A couple years ago, we visited a resort along little-visited northern Ha Long Bay. The wood cabins looked comfortable and we decided to stay. But at lunch, the staff said they had no vegetables. “Well that’s easy,” said my long-time Vietnamese wife, “get on a motorbike and buy something down in the village!” They refused to move. We left for somewhere else.
At a 4-star hotel in Hue, our laundry came back smelling badly – like it had dried indoors. We were checking out early and complained to the front desk suggesting the charge be waived from our bill. But the receptionist did not have the “authority” to do what hotels in other countries would do right way. (But she did offer to do the laundry again for free!) At the Bao Dai Villa at Ho Lak south of BMT, the staff refused us a “room inspection,” normal in the tourism industry. Even a 5-star hotel in HCM City did not offer a “welcome basket” of fruit and its complimentary drinks were beer instead of wine or champagne for my wife and me. Every tourist has examples of poor and even rude service.
Another problem is – pardon me – greed. Do you really like tourists – or just our money? Everyone gets “ripped off” at least once during their visit to Vietnam, sometimes large but mostly small so visitors say, “Oh, well, it’s only a few dollars.” I know people need to make a living and bargaining is part of the game. I have even heard peddlers say, “Well, you are a foreigner and you can afford it.” But if they did not set their prices so high, I am sure they would sell twice as much. Still, I believe such experiences leave a bad impression with visitors.
Tour guides, of course, play a crucial role introducing and explaining Vietnam. They vary as widely as their experience, age and personality. But the job requires a real passion – and knowledge – which I rarely see. Guides need to know more history and even news so they can answer a tourist’s many, and even boring, questions. (For example, how much rice or coffee does Vietnam export?) They should also help clients meet ordinary Vietnamese. Be more spontaneous! Find out what they like to do. One couple loved visiting Catholic churches. A group of Australian farmers wanted to meet every Vietnamese farmer they could!
At Ha Lan north of Buon Ma Thuot, I met a German woman on a “xe om” tour who pointed to the large monument and asked, “What’s that?” I explained this region saw some of the most intense fighting of the American War and the hilltop memorial is dedicated to the Liberation troops who died. Her young driver-guide was already resting in the hammock not saying anything, not even helping order a “café da.” I also explained how the Trung Nguyen has changed with new settlers from the north, jungle cleared and coffee, pepper and other crops everywhere. Why had not the guide provided such information to make this region more interesting? From Hung Vuong to the present-day, Vietnam has a fascinating story to tell – and show to visitors.
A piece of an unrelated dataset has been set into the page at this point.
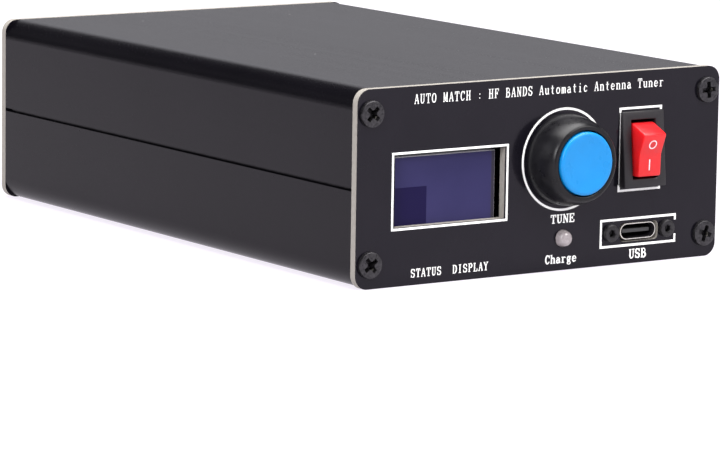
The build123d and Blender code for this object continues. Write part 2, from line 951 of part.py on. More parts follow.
display_header_y = -34.5
long_header_size = (10.2, 2.5, 8.0)
short_header_size = (5.1, 2.5, 8.0)
save(
    blocks(
        [
            standing(long_header_size, -22.0, display_header_y, board_top),
            standing(short_header_size, 33.0, 34.0, board_top),
            standing(short_header_size, 33.0, 42.0, board_top),
        ]
    ),
    "board_headers",
)

# --------------------------------------------------------------------------------------------
# Battery cell on an adhesive pad under the roof of the case
# --------------------------------------------------------------------------------------------

roof = case_height - wall
pad_size = (44.0, 28.0, 0.6)
pad_bottom = roof - pad_size[2]
cell_size = (50.0, 34.0, 9.0)
cell_corner = 3.0
cell_middle = -8.0
cell_height = pad_bottom - cell_size[2] / 2

save(blocks([standing(pad_size, 0, cell_middle, pad_bottom)]), "battery_pad")
with BuildPart() as battery_cell:
    with Locations((0, cell_middle, cell_height)):
        Box(*cell_size)
    fillet(battery_cell.edges().filter_by(Axis.Y), cell_corner)
save(battery_cell.part, "battery_cell")

# --------------------------------------------------------------------------------------------
# Radio sockets on the rear panel
# --------------------------------------------------------------------------------------------

flange_back = rear_face + socket_flange_thickness
thread_end = flange_back + socket_thread_length
socket_bore_radius = 6.1
socket_recess = 9.0
contact_outer = 2.9
contact_bore = 2.0
contact_end = thread_end - 1.0
contact_bore_depth = 9.0
contact_tail_radius = 1.6
contact_tail_end = 57.0
insulator_back_y = thread_end - socket_recess

for name, x in (("transceiver_socket", -socket_x), ("antenna_socket", socket_x)):
    with BuildPart() as socket_body:
        with BuildSketch(facing(rear_face)):
            with Locations((x, socket_z)):
                RectangleRounded(socket_flange, socket_flange, 2.0)
                Circle(socket_bore_radius, mode=Mode.SUBTRACT)
            with Locations(*[spot for spot in socket_screw_spots if spot[0] * x > 0]):
                Circle(socket_screw_clearance, mode=Mode.SUBTRACT)
        extrude(amount=-socket_flange_thickness)
        with BuildSketch(facing(flange_back)):
            with Locations((x, socket_z)):
                Circle(socket_thread_radius)
                Circle(socket_bore_radius, mode=Mode.SUBTRACT)
        extrude(amount=-socket_thread_length)
    save(socket_body.part, f"{name}_body")
    save(
        turned(
            [
                (contact_tail_radius, shell_back - 4.0),
                (socket_bore_radius - 0.1, shell_back - 4.0),
                (socket_bore_radius - 0.1, rear_face),
                (socket_bore_radius, rear_face),
                (socket_bore_radius, insulator_back_y),
                (contact_outer, insulator_back_y),
                (contact_outer, rear_face + 1.5),
                (contact_tail_radius, rear_face + 1.5),
            ],
            x,
            socket_z,
        ),
        f"{name}_insulator",
    )
    save(
        turned(
            [
                (0, contact_tail_end),
                (contact_tail_radius, contact_tail_end),
                (contact_tail_radius, rear_face + 1.5),
                (contact_outer, rear_face + 1.5),
                (contact_outer, contact_end),
                (contact_bore, contact_end),
                (contact_bore, contact_end - contact_bore_depth),
                (0, contact_end - contact_bore_depth),
            ],
            x,
            socket_z,
        ),
        f"{name}_contact",
    )

socket_screw = screw(2.75, 1.8, 1.45, 8.0)
save(placed(socket_screw, socket_screw_spots, flange_back, 1, (20, 50, 75)), "socket_screws")

with BuildPart() as socket_nuts:
    with BuildSketch(facing(shell_back)):
        with Locations(*socket_screw_spots):
            RegularPolygon(2.75, 6, major_radius=False)
            Circle(1.5, mode=Mode.SUBTRACT)
    extrude(amount=2.4)
save(socket_nuts.part, "socket_nuts")

# --------------------------------------------------------------------------------------------
# Wiring: radio links, display, push button, power switch, battery and supply wires
# --------------------------------------------------------------------------------------------

wire_radius = 0.5
front_landing = main_board_middle - main_board_length / 2 + 0.8
display_header_top = board_top + long_header_size[2]
plug_top = charger_top + charge_plug_size[2]
cell_front = cell_middle - cell_size[1] / 2
radio_link_radius = 0.7
radio_link_landing = 54.5

radio_link_routes = [
    [
        (side * socket_x, contact_tail_end, socket_z),
        (side * socket_x, radio_link_landing, socket_z),
        (side * socket_x, radio_link_landing, board_top),
    ]
    for side in (-1, 1)
]
save(wires(radio_link_routes, radio_link_radius, 1.5), "radio_links")

display_routes = [
    [
        (pin, display_board_back + header_depth, header_z),
        (pin, display_header_y, header_z),
        (pin, display_header_y, display_header_top),
    ]
    for pin in header_pins
]
save(wires(display_routes, wire_radius, 3.0), "display_wires")

tune_routes = [
    [
        (tune_x + side * tune_terminal_offset, tune_terminal_end, tune_z),
        (tune_x + side * tune_terminal_offset, front_landing, tune_z),
        (tune_x + side * tune_terminal_offset, front_landing, board_top),
    ]
    for side in (-1, 1)
]
save(wires(tune_routes, wire_radius, 2.0), "tune_wires")

switch_routes = [
    [
        (switch_x, switch_terminal_end, height),
        (switch_x, landing, height),
        (switch_x, landing, charger_top),
    ]
    for height, landing in ((switch_z, -44.0), (fixed_contact_z, -41.5))
]
battery_landing = -40.0
battery_routes = [
    [(x, cell_front, cell_height), (x, battery_landing, cell_height), (x, battery_landing, plug_top)]
    for x in (14.0, 16.5)
]
supply_height = plug_top + 5.0
supply_routes = [
    [
        (x, charge_plug_y, plug_top),
        (x, charge_plug_y, supply_height),
        (x, front_landing, supply_height),
        (x, front_landing, board_top),
    ]
    for x in (4.0, 6.5)
]
save(wires(switch_routes + battery_routes + supply_routes, wire_radius, 1.5), "power_wires")
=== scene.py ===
"""Looks of the antenna tuner: camera, studio, procedural materials and detailed pieces.

Metres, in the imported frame: +X right, +Y from the front panel to the rear, +Z up.
"""

import json
import math

import bmesh
import bpy
from mathutils import Matrix, Vector


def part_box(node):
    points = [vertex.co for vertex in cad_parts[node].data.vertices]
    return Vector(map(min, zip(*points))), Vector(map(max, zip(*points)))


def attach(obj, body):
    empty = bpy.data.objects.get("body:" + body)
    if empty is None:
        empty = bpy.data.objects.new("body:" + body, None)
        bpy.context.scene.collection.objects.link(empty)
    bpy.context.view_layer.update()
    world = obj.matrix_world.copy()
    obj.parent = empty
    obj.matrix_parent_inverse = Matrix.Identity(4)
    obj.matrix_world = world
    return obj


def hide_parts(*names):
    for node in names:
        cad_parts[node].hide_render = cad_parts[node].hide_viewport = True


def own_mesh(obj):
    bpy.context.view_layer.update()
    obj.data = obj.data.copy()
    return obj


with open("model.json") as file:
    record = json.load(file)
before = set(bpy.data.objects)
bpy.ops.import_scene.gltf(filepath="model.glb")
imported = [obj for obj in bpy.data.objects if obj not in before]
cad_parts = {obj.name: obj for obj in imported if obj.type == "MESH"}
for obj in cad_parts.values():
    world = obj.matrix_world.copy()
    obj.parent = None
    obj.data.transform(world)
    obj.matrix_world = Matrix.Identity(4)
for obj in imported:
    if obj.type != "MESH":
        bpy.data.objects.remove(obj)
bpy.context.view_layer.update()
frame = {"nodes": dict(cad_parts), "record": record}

scene = bpy.context.scene
nodes = frame["nodes"]

MM = 0.001
panel_low, panel_high = (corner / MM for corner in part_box("front_panel"))
front = panel_low.y
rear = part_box("rear_panel")[1].y / MM

# ---- Camera and light ----

camera_data = bpy.data.cameras.new("camera")
camera_data.sensor_width = 36.0
camera_data.lens = 212.33
camera_data.clip_end = 20.0
camera = bpy.data.objects.new("camera", camera_data)
scene.collection.objects.link(camera)
look = Vector((0.5557, 0.8161, -0.1586)).normalized()
right = Vector((0.8278, -0.5608, 0.0150))
right = (right - right.dot(look) * look).normalized()
up = right.cross(look)
turn = Matrix((right, up, -look)).transposed()
camera.matrix_world = Matrix.Translation((-0.4936, -0.7304, 0.1390)) @ turn.to_4x4()
scene.camera = camera
scene.view_settings.view_transform = "Standard"


def area_light(name, place, target, size, power, colour):
    """Soft rectangular light at a place, aimed at a target."""
    data = bpy.data.lights.new(name, "AREA")
    data.shape = "RECTANGLE"
    data.size, data.size_y = size
    data.energy = power
    data.color = colour
    lamp = bpy.data.objects.new(name, data)
    scene.collection.objects.link(lamp)
    lamp.location = place
    lamp.rotation_euler = (Vector(target) - Vector(place)).to_track_quat("-Z", "Y").to_euler()


area_light("overhead_softbox", (0.1, -0.1, 1.4), (0.1, -0.1, 0), (1.5, 1.2), 54, (1, 0.99, 0.98))
area_light("key_softbox", (0.75, -1.25, 0.95), (0, -0.05, 0.02), (0.8, 0.8), 19, (1, 0.99, 0.97))
area_light("left_fill", (-1.3, -0.7, 0.7), (0, 0, 0.02), (0.7, 0.7), 20, (0.98, 0.98, 1))

world = bpy.data.worlds.new("studio")
scene.world = world
world.use_nodes = True
sky = world.node_tree
sky.nodes.clear()
sky_out = sky.nodes.new("ShaderNodeOutputWorld")
sky_back = sky.nodes.new("ShaderNodeBackground")
sky_ramp = sky.nodes.new("ShaderNodeValToRGB")
sky_side = sky.nodes.new("ShaderNodeMapRange")
sky_part = sky.nodes.new("ShaderNodeSeparateXYZ")
sky_place = sky.nodes.new("ShaderNodeTexCoord")
sky.links.new(sky_place.outputs["Generated"], sky_part.inputs[0])
sky.links.new(sky_part.outputs["Z"], sky_ramp.inputs["Fac"])
sky.links.new(sky_ramp.outputs["Color"], sky_back.inputs["Color"])
sky.links.new(sky_part.outputs["X"], sky_side.inputs["Value"])
sky.links.new(sky_side.outputs["Result"], sky_back.inputs["Strength"])
sky.links.new(sky_back.outputs["Background"], sky_out.inputs["Surface"])

# The studio is darker towards -X than towards +X.
for key, number in (("From Min", -0.3), ("From Max", 0.15), ("To Min", 0.4), ("To Max", 2.0)):
    sky_side.inputs[key].default_value = number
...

Tourists also need more imaginative itineraries. Every company offers the same 5H+S tour – HCM City, Hoi An, Hue, Ha Noi and Ha Long Day – with S for Sapa. They all go to My Tho and the Cu Chi. Everywhere are even more tourists. Ha Long Bay is so crowded you breathe diesel fumes, not fresh air. You wake up surrounded by a dozen boats full of other foreigners! And speaking about “rip-offs,” why do those fishing villages on Ha Long Bay charge tourists so much for seafood? Do they want our business? (We ate bread and cheese instead!)
Vietnam may be small on the world map, but too many tourists want to see the entire country in one trip. They see a little of everything and are constantly tired. A better formula are trips where tourists spend more time in one region travelling slowly, making many stops and meeting ordinary people, even a meal with a family. Vietnam’s real attraction is its people. Give these visitors a wonderful personal experience and, don’t worry, they will come back again – but to another region next time.
But I must also say a few words about Vietnam’s “tourism product” and how places are presented. Why coloured lights, even water fountains, inside the caves of Ha Long Bay and Phong Nha? Why sit on such uncomfortable chairs on Hue’s Perfume River? (Indeed, why fluorescent lights for night cruises where the traditional musicians do not smile and are first off the boat?) Why big white letters VINPEARL on Nha Trang’s Hon Tre Island? Cape Ca Mau is an important ecological site but is covered in concrete and ugly restaurants. Walking down to Dak Nong’s Dray Sap Waterfall is a big ugly white-washed wall with the letters “WC”. Sadly, many tourist places in Vietnam are not very attractive or comfortable. At the same time, from an unpleasant experience at Dambri Waterfall in Bao Loc, I do not believe privately-run natural sites is the answer either. With some imagination and a bit of hard work, many can be improved.
Finally, Vietnam, if you want more foreign tourists, you really have to clean up your act. I am truly shocked by how much rubbish I see. Plastic bottles in the moat outside Hue’s Forbidden City. Styrofoam litter on Ha Long Bay. Plastic bags along the river to Phong Nha Caves. All World Heritage sites too. Dray Sap has rubbish bins but no one uses them! Roadsides are covered in litter, even that still-new road up to Da Lat from Nha Trang. Vietnam needs to look much better and do not forget that tourism really helps everybody.